Ruby Lal takes historian Harbans Mukhia to task whose well-known study entitled Historians and Historiography During the Reign of Akbar, declared in a footnote that he had nothing significant to add from Gulbadan Banu’s account and listed it as a ‘minor historical work.’ Her conclusion that Mukhia’s choosing to marginalize this important historical source, indispensable as it is to construct the Mughal soft society with its women and servants, is that Mukhia himself makes a distinction between the political and the domestic. In doing so, he injects the former with the worth for glorification, which is well. However, had Ruby Lal not presented us with Banu’s alternative history and opened an avenue for upcoming historians, Mughal historians would be limited to reproducing the glories of the Babur’s incredible inception of the empire and not his relations with his wives and kin, Humayun’s expansionist quest and not the details of his itinerant life with his wife Hamida Banu, Akbar’s robust consolidation of the Mughal rule and not his encouraging efforts in promoting ‘hajj’ among Mughal women. Fortunately, the feminist perspectives have wedged themselves in the academia and a sound foundation has been laid for its flourishing even more so.
The term historiography upon first glance was confusing as the word ‘history’ should have been enough for the understanding of the past. Gradually the intricacies of the historical process bring home to us that history is not a given. Due to its remoteness, the historian’s limitation of only being able to operate from the present creates a space where a multitude of possibilities can be imagined, fabricated, misinterpreted, distorted and so on. It's not only the temporality that aids and eludes historians of historical truths but also the clues that we employ to help us understand the past: sources. Due to these bewildering factors in play history is not just “what happened” but what can we say about what happened with what we know. Different historians, different sensibilities and different sources lead to many disagreements.
Firstly, there are disagreements based on the location of the historian i.e. the historian’s own environment and time. For instance, Sir Jadunath Sarkar writing at the turn of the twentieth century about the decline of the Mughal empire cannot be understood by decontextualizing him from his time. Virulently critiquing Aurangzeb in particular as a fanatic autocratic ruler was congruous with the colonial historiography which tended to critique the Mughal rule based on evidences of temple destruction and the jizyah imposition, maligning him as an oriental despot. It was also convenient for the colonial state to critique the Mughal rule to justify their own rule which they claimed to be far more superior to the Mughals. On the other hand, a present historian Audrey Truschke in her autobiography gives us a well-rounded view of his religious life for instance. She discusses while he was admittedly a pious Muslim privately, his kingship was not guided by religion but by practical reasons. The grandeur of Mughal architecture and monuments erected by his predecessor had burned a hole in the imperial treasury and the gradual cropping up of various regional autonomous powers in the subcontinent along with his expansionist ambitions, all led to the decline of the Mughal Empire. Hence, it is important for historians to not only be careful about the sources they use and how they interpret them but it is crucially important to critically examine the voices and arguments of other historians. It would be useful to bear in mind E.H Carr’s dictum that to understand history we should also “know the historian.”
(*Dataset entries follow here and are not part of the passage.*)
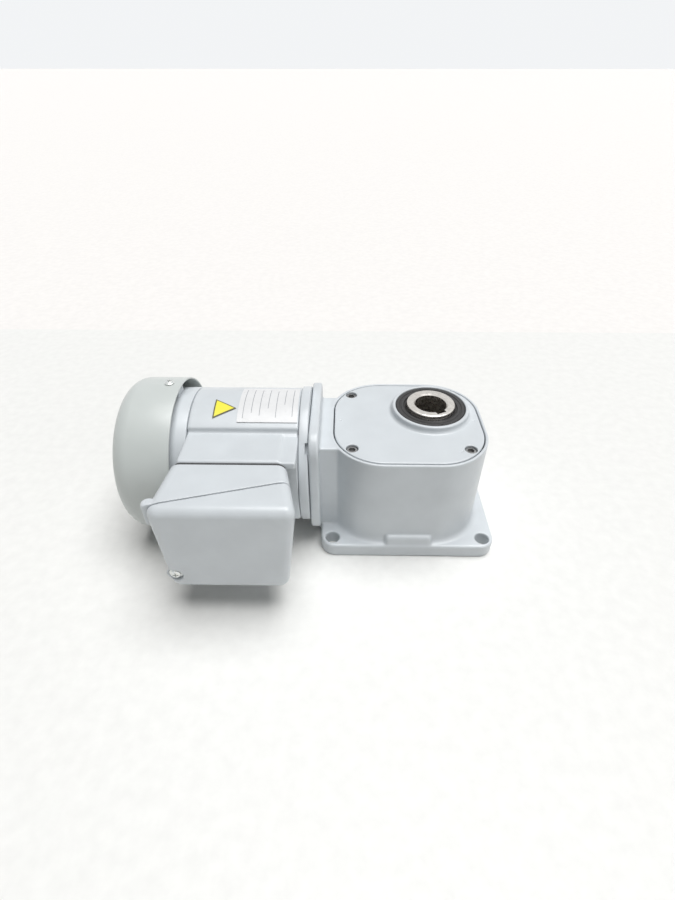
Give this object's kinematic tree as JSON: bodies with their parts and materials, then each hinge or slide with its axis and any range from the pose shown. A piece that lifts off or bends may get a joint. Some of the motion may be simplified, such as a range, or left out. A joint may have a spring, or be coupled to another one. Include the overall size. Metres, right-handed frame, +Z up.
{
  "type": "worm gearmotor",
  "caption": "Right-angle gearmotor: a foot-mounted gear case with a keyed hollow output shaft, a round motor with a fan cover, and a terminal box on its side.",
  "frame": {"origin": "bottom centre of the whole object's box, at the height of the foot's underside", "axes": "+X from the motor's fan end to the gear case, +Y away from the terminal box, +Z up along the hollow output shaft"},
  "size_m": [0.288, 0.1732, 0.1236],
  "materials": {
    "bronze": "machined bronze",
    "cast": "as cast",
    "copper": "varnished copper wire",
    "cover_paint": "grey-green paint on pressed steel",
    "gasket": "dark fibre and rubber sheet",
    "label": "white film with faint rules, no text",
    "laminate": "stacked sheet, dark",
    "paint": "light blue-grey gloss paint on die-cast aluminium",
    "plastic": "moulded",
    "plug": "brown rubber",
    "rubber": "black nitrile",
    "steel": "machined and ground, lightly oiled",
    "yellow": "yellow film with a dark border",
    "zinc": "zinc plated"
  },
  "bodies": {
    "root": {"box_cover_screw": "zinc", "case_cover": "paint", "conduit_plug": "plug", "cover_gasket": "gasket", "cover_screw_1": "zinc", "cover_screw_2": "zinc", "cover_screw_3": "zinc", "cover_screw_4": "zinc", "fan_cover": "cover_paint", "fan_cover_screw_1": "zinc", "fan_cover_screw_2": "zinc", "fan_cover_screw_3": "zinc", "front_bracket": "paint", "front_motor_bearing_outer_ring": "steel", "front_winding": "copper", "gear_case": "paint", "input_seal": "rubber", "lower_mid_bearing_outer_ring": "steel", "lower_output_bearing_outer_ring": "steel", "lower_output_seal": "rubber", "motor_bolt_1": "zinc", "motor_bolt_2": "zinc", "motor_bolt_3": "zinc", "motor_bolt_4": "zinc", "motor_frame": "paint", "rating_plate": "label", "rear_bracket": "paint", "rear_motor_bearing_outer_ring": "steel", "rear_winding": "copper", "stator_core": "laminate", "terminal_block": "plastic", "terminal_box_base": "paint", "terminal_box_cover": "paint", "terminal_box_gasket": "gasket", "upper_mid_bearing_outer_ring": "steel", "upper_output_bearing_outer_ring": "steel", "upper_output_seal": "rubber", "warning_plate": "yellow", "wave_washer": "steel"},
    "motor_rotor": {"motor_shaft": "steel", "worm": "steel", "rotor_core": "laminate", "cooling_fan": "plastic", "fan_circlip": "steel", "front_motor_bearing_inner_ring": "steel", "rear_motor_bearing_inner_ring": "steel"},
    "intermediate": {"intermediate_shaft": "steel", "worm_wheel": "bronze", "wheel_key": "steel", "lower_mid_bearing_inner_ring": "steel", "upper_mid_bearing_inner_ring": "steel"},
    "output": {"output_shaft": "steel", "output_gear": "cast", "gear_key": "steel", "lower_output_bearing_inner_ring": "steel", "upper_output_bearing_inner_ring": "steel"}
  },
  "joints": [
    {"name": "motor_spin", "type": "hinge", "parent": "root", "child": "motor_rotor", "pos_m": [-0.05, 0.0217, 0.0608], "axis": [1, 0, 0], "continuous": true},
    {"name": "intermediate_spin", "type": "hinge", "parent": "root", "child": "intermediate", "pos_m": [0.0519, 0.0477, 0.05], "axis": [0, 0, 1], "continuous": true},
    {"name": "output_spin", "type": "hinge", "parent": "root", "child": "output", "pos_m": [0.09235, 0.0396, 0.05], "axis": [0, 0, 1], "continuous": true}
  ],
  "couplings": [
    {"joint": "intermediate_spin", "follows": "motor_spin", "ratio": -0.041667},
    {"joint": "output_spin", "follows": "motor_spin", "ratio": 0.015625}
  ]
}
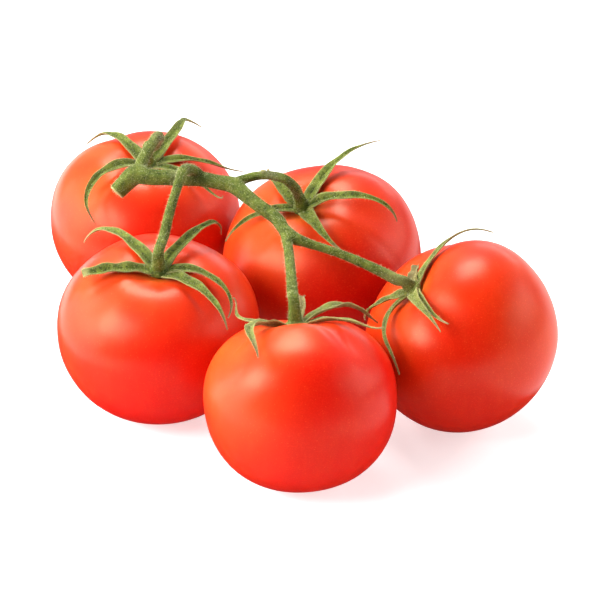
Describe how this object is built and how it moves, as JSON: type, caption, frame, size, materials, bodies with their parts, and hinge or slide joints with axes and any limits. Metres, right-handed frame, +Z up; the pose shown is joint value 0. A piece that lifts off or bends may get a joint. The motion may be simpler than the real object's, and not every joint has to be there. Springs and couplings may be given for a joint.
{
  "type": "truss of tomatoes",
  "caption": "Truss of ripe red round tomatoes on a green vine stem with curling sepals, lying on a surface",
  "frame": {"origin": "On the surface that the bunch lies on, under the middle of its bounding box.", "axes": "+Z is up, out of the surface, towards the stem. -Y is the side of the front fruit, the side that the picture is taken from, and +X is to the right as seen from there. The bunch is longest along Y."},
  "size_m": [0.1784, 0.1928, 0.0778],
  "materials": {
    "tomato_skin": "smooth, glossy, waxy red skin with a soft orange flush",
    "sepal_green": "matt, finely hairy green with paler edges and dry brown tips",
    "stem_green": "matt, finely hairy green, pale where it is cut"
  },
  "bodies": {
    "root": {"tomato_1": "tomato_skin", "tomato_2": "tomato_skin", "tomato_3": "tomato_skin", "tomato_4": "tomato_skin", "tomato_5": "tomato_skin", "calyx_1": "sepal_green", "calyx_2": "sepal_green", "calyx_3": "sepal_green", "calyx_4": "sepal_green", "calyx_5": "sepal_green", "truss_stem": "stem_green"}
  },
  "joints": []
}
It is not only historical events or a particular historical figure that beget disagreements among historians but the discipline itself and how it should be conducted has been put under scrutiny. The changes in historical writing cannot also be understood without placing it into its context. For instance, in the wake of the enlightenment, historians Like Leopold Von Ranke advocated to inject a scientific temperament into the writing of history and laid emphasis on the value of facts. However, succeeding schools of history especially the Annales argued against the absolute objectivity of “facts”, challenged its veracity and claimed that history can be accommodated within different disciplines which may not immediately be objective but contain their own rationality which can serve to construct a meaningful understanding of the past. Hence, this way history was infused with a renewed dynamism and accommodated studies of mentalities and myths which is difficult to objectively make conclusions about.
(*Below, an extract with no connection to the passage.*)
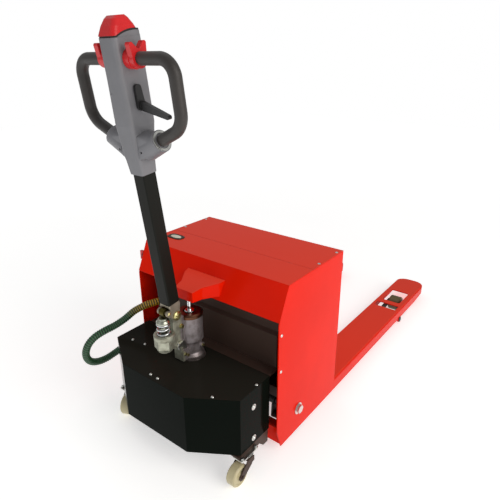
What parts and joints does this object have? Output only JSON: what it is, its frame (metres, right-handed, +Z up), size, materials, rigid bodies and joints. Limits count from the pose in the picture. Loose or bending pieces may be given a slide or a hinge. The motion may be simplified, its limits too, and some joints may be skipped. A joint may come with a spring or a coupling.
{
  "type": "electric pallet truck",
  "caption": "Walk-behind pallet truck with powered travel and a hand-pumped lift: two forks, boxed battery body, steered drive wheel and a tiller with looped grips.",
  "frame": {"origin": "on the floor, midway along the truck's length and on its centre plane, with the forks lowered", "axes": "+X towards the fork tips, +Y to the left as seen looking at the fork tips, +Z up"},
  "size_m": [1.8751, 0.7627, 1.4543],
  "materials": {
    "red_paint": "gloss",
    "deep_red_paint": "gloss",
    "black_paint": "satin",
    "grey_paint": "satin",
    "cast_body": "satin",
    "zinc_plate": "satin",
    "yellow_zinc": "satin",
    "bright_steel": "polished",
    "spring_steel": "satin",
    "grey_moulding": "matte",
    "black_moulding": "matte",
    "red_moulding": "gloss",
    "white_face": "gloss",
    "grip_rubber": "matte",
    "hose_rubber": "satin",
    "drive_tread": "matte",
    "nylon": "satin",
    "polyurethane": "satin",
    "battery_case": "matte",
    "alloy": "satin",
    "gland_brass": "satin"
  },
  "bodies": {
    "chassis": {"drive_frame": "black_paint", "drive_cover": "black_paint", "mast_plate": "black_paint", "cover_bolts": "zinc_plate", "steer_bearing_outer": "bright_steel", "castor_heads": "zinc_plate", "hose": "hose_rubber", "hose_glands": "black_moulding"},
    "drive_unit": {"steer_bearing_inner": "bright_steel", "drive_yoke": "grey_paint", "drive_axle": "zinc_plate", "pump_casting": "cast_body", "ram_gland": "gland_brass", "pump_bolts": "yellow_zinc", "pump_spring": "spring_steel"},
    "drive_wheel": {"drive_wheel_hub": "alloy", "drive_tyre": "drive_tread"},
    "ram": {"lift_ram": "bright_steel"},
    "piston": {"pump_piston": "bright_steel"},
    "valve_lever": {"release_lever": "zinc_plate"},
    "tiller": {"tiller_tube": "black_paint", "tiller_base": "black_paint", "tiller_pivot_bolt": "yellow_zinc", "head_housing": "grey_moulding", "handle_loop_left": "grip_rubber", "handle_loop_right": "grip_rubber", "loop_ferrules": "zinc_plate"},
    "pump_roller": {"tiller_roller": "bright_steel"},
    "reversing_button": {"belly_button": "red_moulding"},
    "throttle_left": {"throttle_left": "red_moulding"},
    "throttle_right": {"throttle_right": "red_moulding"},
    "lowering_lever": {"lowering_lever": "black_moulding"},
    "release_rod": {"release_rod": "bright_steel"},
    "castor_left": {"castor_fork_left": "black_paint"},
    "castor_right": {"castor_fork_right": "black_paint"},
    "castor_wheel_left": {"castor_wheel_left": "nylon"},
    "castor_wheel_right": {"castor_wheel_right": "nylon"},
    "fork_frame": {"body_shell": "red_paint", "battery_lid": "deep_red_paint", "panel_screws": "zinc_plate", "fork_left": "red_paint", "fork_right": "red_paint", "lift_nose": "deep_red_paint", "cross_member": "red_paint", "battery_tray": "red_paint", "batteries": "battery_case", "controller": "alloy", "gauge_bezel": "bright_steel", "gauge_lens": "white_face", "isolator_collar": "black_moulding", "crank_bolts": "zinc_plate", "fork_axles": "grey_paint"},
    "isolator": {"isolator_key": "red_moulding"},
    "crank": {"crank_shaft": "grey_paint"},
    "push_rod_left": {"push_rod_left": "grey_paint"},
    "push_rod_right": {"push_rod_right": "grey_paint"},
    "roller_arm_left": {"roller_arm_left": "grey_paint"},
    "roller_arm_right": {"roller_arm_right": "grey_paint"},
    "load_roller_left": {"load_roller_left": "polyurethane"},
    "load_roller_right": {"load_roller_right": "polyurethane"}
  },
  "joints": [
    {"name": "steering", "type": "hinge", "parent": "chassis", "child": "drive_unit", "pos_m": [-0.70096, 0, 0.11], "axis": [0, 0, 1], "range_deg": [-90, 90]},
    {"name": "drive_wheel_turn", "type": "hinge", "parent": "drive_unit", "child": "drive_wheel", "pos_m": [-0.70096, 0, 0.11], "axis": [0, 1, 0], "continuous": true},
    {"name": "ram_stroke", "type": "slide", "parent": "drive_unit", "child": "ram", "axis": [0, 0, 1], "range_m": [0, 0.115]},
    {"name": "tiller_swing", "type": "hinge", "parent": "drive_unit", "child": "tiller", "pos_m": [-0.78396, 0, 0.545], "axis": [0, -1, 0], "range_deg": [0, 65], "stiffness_Nm_per_rad": 28, "springref_deg": -28.65},
    {"name": "piston_stroke", "type": "slide", "parent": "drive_unit", "child": "piston", "axis": [0, 0, -1], "range_m": [0, 0.0408], "deforming": ["pump_spring"]},
    {"name": "valve_lever_turn", "type": "hinge", "parent": "drive_unit", "child": "valve_lever", "pos_m": [-0.75896, -0.019, 0.424], "axis": [0, 1, 0], "range_deg": [0, 16]},
    {"name": "pump_roller_turn", "type": "hinge", "parent": "tiller", "child": "pump_roller", "pos_m": [-0.81687, 0, 0.564], "axis": [0, 1, 0], "continuous": true},
    {"name": "reversing_press", "type": "slide", "parent": "tiller", "child": "reversing_button", "axis": [0.1305, 0, -0.9914], "range_m": [0, 0.004], "stiffness_N_per_m": 1500},
    {"name": "throttle_left_turn", "type": "hinge", "parent": "tiller", "child": "throttle_left", "pos_m": [-0.88994, 0.0425, 1.35005], "axis": [0, 1, 0], "range_deg": [-30, 30], "stiffness_Nm_per_rad": 0.6},
    {"name": "throttle_right_turn", "type": "hinge", "parent": "tiller", "child": "throttle_right", "pos_m": [-0.88994, -0.0425, 1.35005], "axis": [0, 1, 0], "range_deg": [-30, 30], "stiffness_Nm_per_rad": 0.6},
    {"name": "lowering_pull", "type": "hinge", "parent": "tiller", "child": "lowering_lever", "pos_m": [-0.87454, -0.0425, 1.23306], "axis": [0, -1, 0], "range_deg": [0, 20], "stiffness_Nm_per_rad": 1.2, "springref_deg": -17.19},
    {"name": "release_rod_pull", "type": "slide", "parent": "tiller", "child": "release_rod", "axis": [-0.1305, 0, 0.9914], "range_m": [0, 0.007]},
    {"name": "castor_left_swivel", "type": "hinge", "parent": "chassis", "child": "castor_left", "pos_m": [-0.76296, 0.298, 0.04], "axis": [0, 0, 1], "continuous": true},
    {"name": "castor_right_swivel", "type": "hinge", "parent": "chassis", "child": "castor_right", "pos_m": [-0.76296, -0.298, 0.04], "axis": [0, 0, 1], "continuous": true},
    {"name": "castor_wheel_left_turn", "type": "hinge", "parent": "castor_left", "child": "castor_wheel_left", "pos_m": [-0.80646, 0.27771, 0.04], "axis": [-0.4226, 0.9063, 0], "continuous": true},
    {"name": "castor_wheel_right_turn", "type": "hinge", "parent": "castor_right", "child": "castor_wheel_right", "pos_m": [-0.81096, -0.298, 0.04], "axis": [0, 1, 0], "continuous": true},
    {"name": "lift", "type": "slide", "parent": "chassis", "child": "fork_frame", "axis": [0, 0, 1], "range_m": [0, 0.115]},
    {"name": "isolator_turn", "type": "hinge", "parent": "fork_frame", "child": "isolator", "pos_m": [-0.5991, 0.3545, 0.61], "axis": [0, 1, 0], "range_deg": [0, 90]},
    {"name": "crank_turn", "type": "hinge", "parent": "fork_frame", "child": "crank", "pos_m": [-0.50096, 0, 0.129], "axis": [0, -1, 0], "range_deg": [0, 39.1]},
    {"name": "push_rod_left_turn", "type": "hinge", "parent": "crank", "child": "push_rod_left", "pos_m": [-0.5217, 0.2625, 0.07057], "axis": [0, 1, 0], "range_deg": [0, 39.1]},
    {"name": "roller_arm_left_turn", "type": "hinge", "parent": "fork_frame", "child": "roller_arm_left", "pos_m": [0.54104, 0.2625, 0.024], "axis": [0, 1, 0], "range_deg": [0, 51.17]},
    {"name": "load_roller_left_turn", "type": "hinge", "parent": "roller_arm_left", "child": "load_roller_left", "pos_m": [0.68104, 0.2625, 0.04], "axis": [0, 1, 0], "continuous": true},
    {"name": "push_rod_right_turn", "type": "hinge", "parent": "crank", "child": "push_rod_right", "pos_m": [-0.5217, -0.2625, 0.07057], "axis": [0, 1, 0], "range_deg": [0, 39.1]},
    {"name": "roller_arm_right_turn", "type": "hinge", "parent": "fork_frame", "child": "roller_arm_right", "pos_m": [0.54104, -0.2625, 0.024], "axis": [0, 1, 0], "range_deg": [0, 51.17]},
    {"name": "load_roller_right_turn", "type": "hinge", "parent": "roller_arm_right", "child": "load_roller_right", "pos_m": [0.68104, -0.2625, 0.04], "axis": [0, 1, 0], "continuous": true}
  ],
  "couplings": [
    {"joint": "ram_stroke", "follows": "lift", "ratio": 1},
    {"joint": "crank_turn", "follows": "lift", "rad_per_m": 5.9316},
    {"joint": "push_rod_left_turn", "follows": "lift", "rad_per_m": 5.9316},
    {"joint": "push_rod_right_turn", "follows": "lift", "rad_per_m": 5.9316},
    {"joint": "roller_arm_left_turn", "follows": "lift", "rad_per_m": 7.7634},
    {"joint": "roller_arm_right_turn", "follows": "lift", "rad_per_m": 7.7634},
    {"joint": "piston_stroke", "follows": "tiller_swing", "m_per_rad": 0.03596},
    {"joint": "throttle_right_turn", "follows": "throttle_left_turn", "ratio": 1},
    {"joint": "release_rod_pull", "follows": "lowering_pull", "m_per_rad": 0.0175},
    {"joint": "valve_lever_turn", "follows": "lowering_pull", "ratio": 0.75}
  ]
}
As we learn more and more, we also learn what we do not know more about. The latter unexplored realm provides an opportunity for historians to look for historical ‘truths’ and eventful stories deserving of glorification. But we must be wary, swift and determined for history is not simply an occupation of the professional historian and not merely an intellectual pursuit. The ubiquity of power in all its manifestations is also embedded within the discipline of history and what purpose history and historians serve. Here I should like to venture into Gayatri Spivak’s vexing question which has troubled (not limited to the metaphorical) students of history to elaborate my point because of my faith in their promise to reclaim the glory from the lions and hunting is yet to experience an intellectual shift. Hence, in my opinion, subaltern studies have the potential to challenge and subvert the proverbial caution, “until the lions have their own historians, the history of the hunt will glorify the hunter.”
However, I remain confused, because for me the ‘subaltern’ cannot speak. I emphatically state that because the subaltern has no voice and no language in which they can be heard unmediated. The historian is to translate what the subaltern has to say which invests upon him/her enormous power and responsibilities. This can be illustrated by recalling the colonial knowledge building process in India from the late eighteenth century onwards. While the colonial enterprise of learning the customs and traditions of India was based on the enlightenment principles, its purpose we now know, subjugated Indians more than it liberated them. It was not solely to unearth India’s glorious past but to firmly absorb it into the mechanism of the colonial political apparatus. Thus, hegemony was gained, colonialism justified and with the power of knowledge and resources, it was celebrated. Until the nationalist historians of India initially and gradually post-colonial and other historians recognised colonialism for its characteristic predatory nature. The subaltern here, I intended to mean the preyed upon, whether it's Mughal women or the colonial subjects. The categories may change with changes in societies with time. However, the cautionary saying may guide historians to recognize where power lies and how it is to be critiqued. That is the challenge for the historian who does not wish to serve the lions.